# 7 Ways to Predict a Dramatic Sunset



## Majeed Badizadegan (Sep 22, 2013)

I've updated my blog with a new article:

Majeed Badizadegan Photography | 7 Ways to Predict a Dramatic Sunset

This was the sunset last night. It had been raining most of the day, but cleared up toward the evening. I made a spontaneous decision to get over to this area when I saw early signs of a good sunset.  
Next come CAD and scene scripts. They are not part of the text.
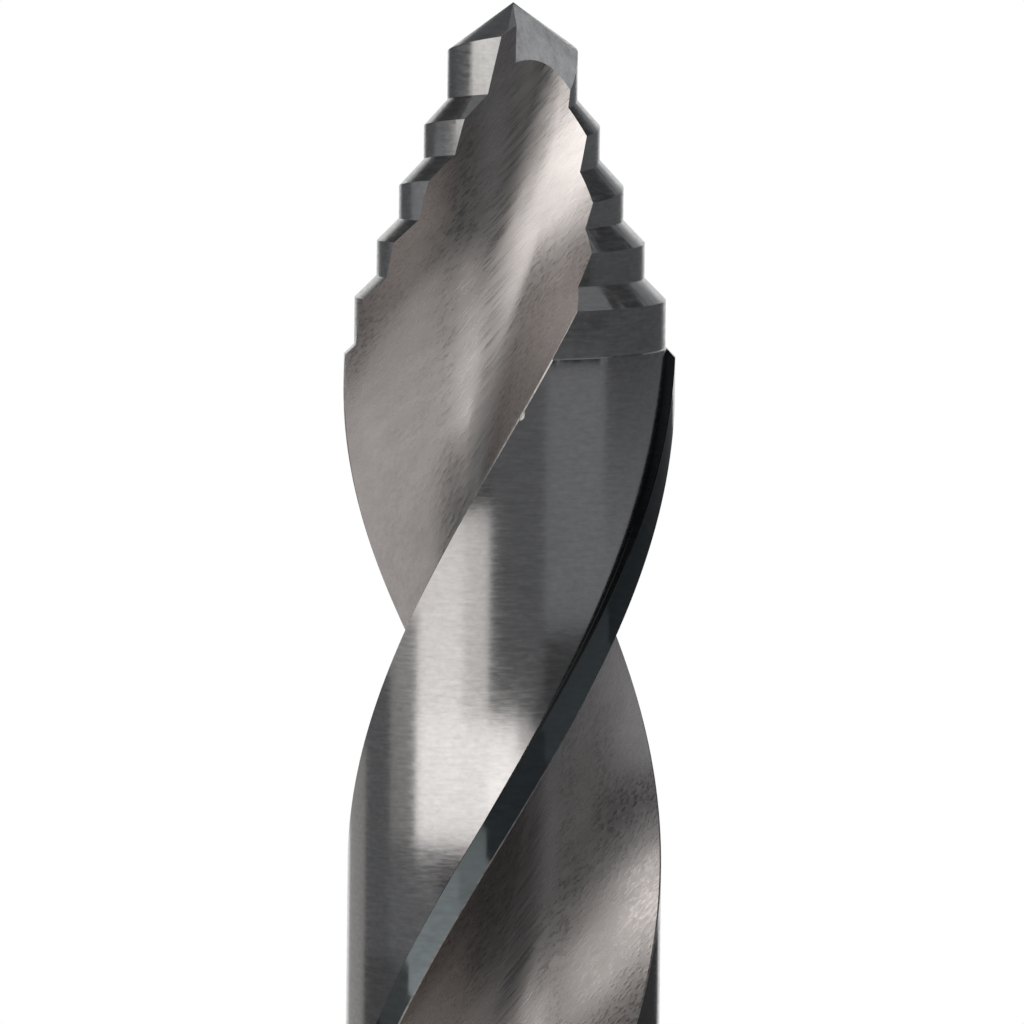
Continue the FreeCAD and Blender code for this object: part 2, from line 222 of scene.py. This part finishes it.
# %% Centres of the three arcs of a flute
lead, heel = on_section(RADIUS, 0), on_section(CLEARANCE, HEEL)
open_side = lead + heel
root_centre = on_section(WEB / 2 + ROOT, ROOT_TURN)
rake_centre = crossing(root_centre, RAKE - ROOT, lead, RAKE, open_side)
back_centre = crossing(root_centre, BACK - ROOT, heel, BACK, open_side)
axis_foot = Vector((0, 0, FOOT))
print("Flute bottom at radius", WEB / 2, "mm, heel at radius", round(heel.xy.length, 2), "mm")

# %% Draw half of the section
EDGE, LEAD_EDGE, HEEL_EDGE = 0.03, 0.06, 0.06       # widths of the flats on worn edges
edge_turn, heel_turn = degrees(EDGE / RADIUS), degrees(HEEL_EDGE / CLEARANCE)
lead_flat = degrees(LEAD_EDGE / RADIUS)
back_joint, rake_joint = back_centre - root_centre, rake_centre - root_centre
worn_heel = back_centre + Matrix.Rotation(HEEL_EDGE / BACK, 3, "Z") @ (heel - back_centre)
bar = first_point("fluted_bar", worn_heel)
arc_about(back_centre, turn_between(back_centre, worn_heel, back_centre - back_joint), 10)
arc_about(root_centre, turn_between(root_centre, root_centre - back_joint,
                                    root_centre - rake_joint), 16)
rake_turn = turn_between(rake_centre, rake_centre - rake_joint, lead)
arc_about(rake_centre, rake_turn - degrees(LEAD_EDGE / RAKE), 14)
worn_lead = Matrix.Rotation(-LEAD_EDGE / RAKE, 3, "Z") @ (lead - rake_centre) + rake_centre
line_to(worn_lead, on_section(RADIUS, -lead_flat))
arc_about(axis_foot, lead_flat + edge_turn - MARGIN, 4)
place = line_to(on_section(RADIUS, edge_turn - MARGIN), on_section(RADIUS - EDGE, -MARGIN))
place = line_to(place, on_section(CLEARANCE + EDGE, -MARGIN))
line_to(place, on_section(CLEARANCE, -MARGIN - edge_turn))
arc_about(axis_foot, MARGIN + edge_turn + heel_turn - LAND, 24)
line_to(on_section(CLEARANCE, heel_turn - LAND), Vector((-worn_heel.x, -worn_heel.y, FOOT)))

# %% Turn a copy of it to close the outline
bpy.ops.mesh.select_all(action="SELECT")
bpy.ops.mesh.duplicate()
bpy.ops.transform.resize(value=(-1, -1, 1), center_override=(0, 0, 0))
bpy.ops.mesh.select_all(action="SELECT")
bpy.ops.mesh.remove_doubles(threshold=0.001)
bpy.ops.object.mode_set(mode="OBJECT")
print("Outline:", len(bar.data.vertices), "points,", len(bar.data.edges), "edges")

# %% Screw it up the axis and close both ends
helix = bar.modifiers.new("helix", "SCREW")
helix.axis = "Z"
helix.screw_offset = TOP - FOOT
helix.angle = radians(360 / PITCH * (TOP - FOOT))
helix.steps = helix.render_steps = 240
helix.use_normal_calculate = True
apply(bar, helix)
bpy.ops.object.mode_set(mode="EDIT")
bpy.ops.mesh.select_all(action="SELECT")
bpy.ops.mesh.fill_holes(sides=0)
bpy.ops.mesh.select_all(action="SELECT")
bpy.ops.mesh.normals_make_consistent(inside=False)
bpy.ops.object.mode_set(mode="OBJECT")

# %% Tell its faces apart
NARROW = 0.05                       # square mm; only the faces of the flats are smaller
CLOSE = 0.02                        # mm; a face this near to a cylinder belongs to it


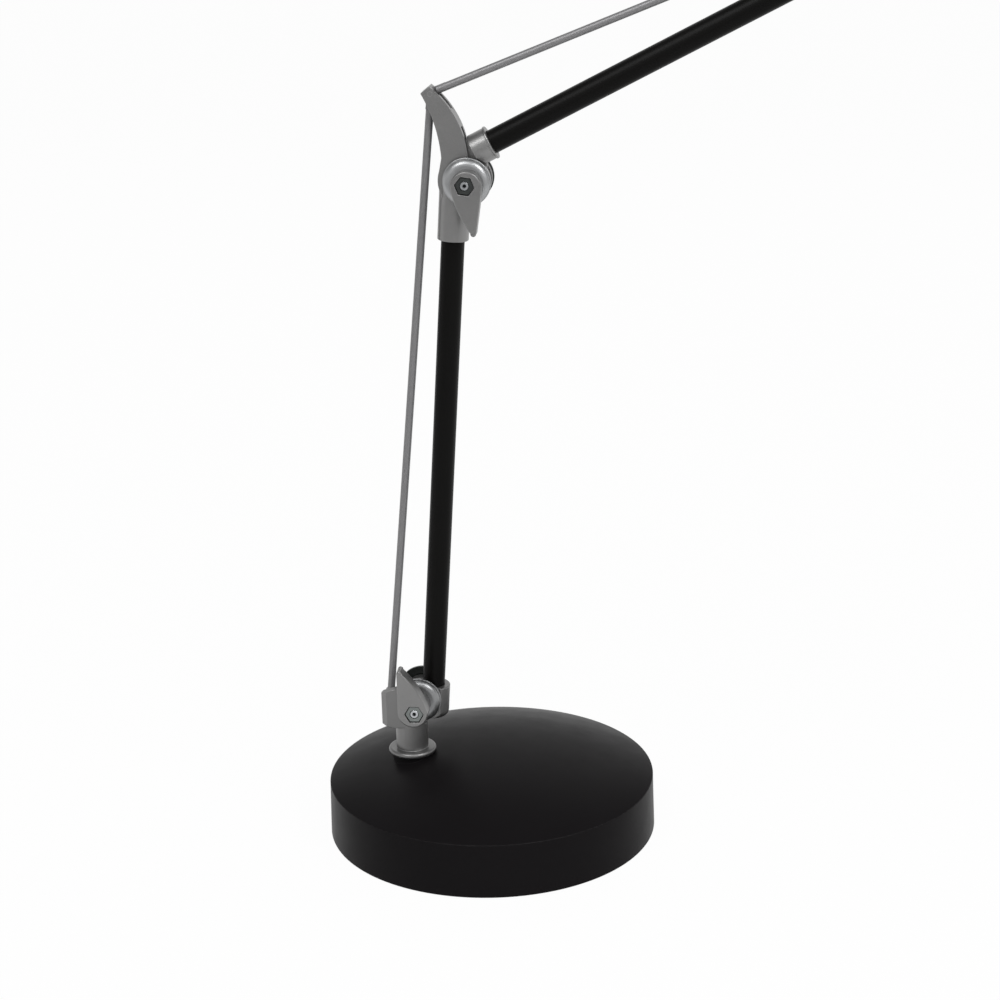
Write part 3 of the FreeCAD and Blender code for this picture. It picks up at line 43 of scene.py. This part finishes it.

After the Rain by Majeed Badizadegan (Rotanimod), on Flickr


----------



## elmhurre (Oct 30, 2013)

Did you used any filters?


----------



## Majeed Badizadegan (Oct 31, 2013)

elmhurre said:


> Did you used any filters?



For that particular shot I used a ND Grad filter.


----------



## lambertpix (Oct 31, 2013)

Good article - TFS.  It seems that the more shooting I do outdoors, the more attuned I become to weather patterns.


----------



## TheFantasticG (Oct 31, 2013)

I've watched thousands of sunrises and sunsets on land and the oceans (haven't most people?). Two of the four reasons I love my job is I get to see beautiful sunsets and sunrises dozens of miles off shore. After awhile you have seen enough to know if it's going to be a good sunset or not. I can tell about 1.5 hours out if it's going to be a sunset/rise that I'm going to like. Of course, it becomes a lot easier if you're watching weather radars and read up on the current thinking on the way our weather works. Buddy of mine and I have been talking for a few years about building a storm chasing vehicle and getting after it... Point is pay attention to the skies and weather long enough and you can "read" it eventually.


----------



## Majeed Badizadegan (Oct 31, 2013)

Thanks Lambert.



TheFantasticG said:


> I've watched thousands of sunrises and sunsets on land and the oceans (haven't most people?). Two of the four reasons I love my job is I get to see beautiful sunsets and sunrises dozens of miles off shore. After awhile you have seen enough to know if it's going to be a good sunset or not. I can tell about 1.5 hours out if it's going to be a sunset/rise that I'm going to like. Of course, it becomes a lot easier if you're watching weather radars and read up on the current thinking on the way our weather works. Buddy of mine and I have been talking for a few years about building a storm chasing vehicle and getting after it... Point is pay attention to the skies and weather long enough and you can "read" it eventually.



Very well put.


----------



## Imran520 (Nov 2, 2013)

It is very beautiful seen after raining. I like it.


----------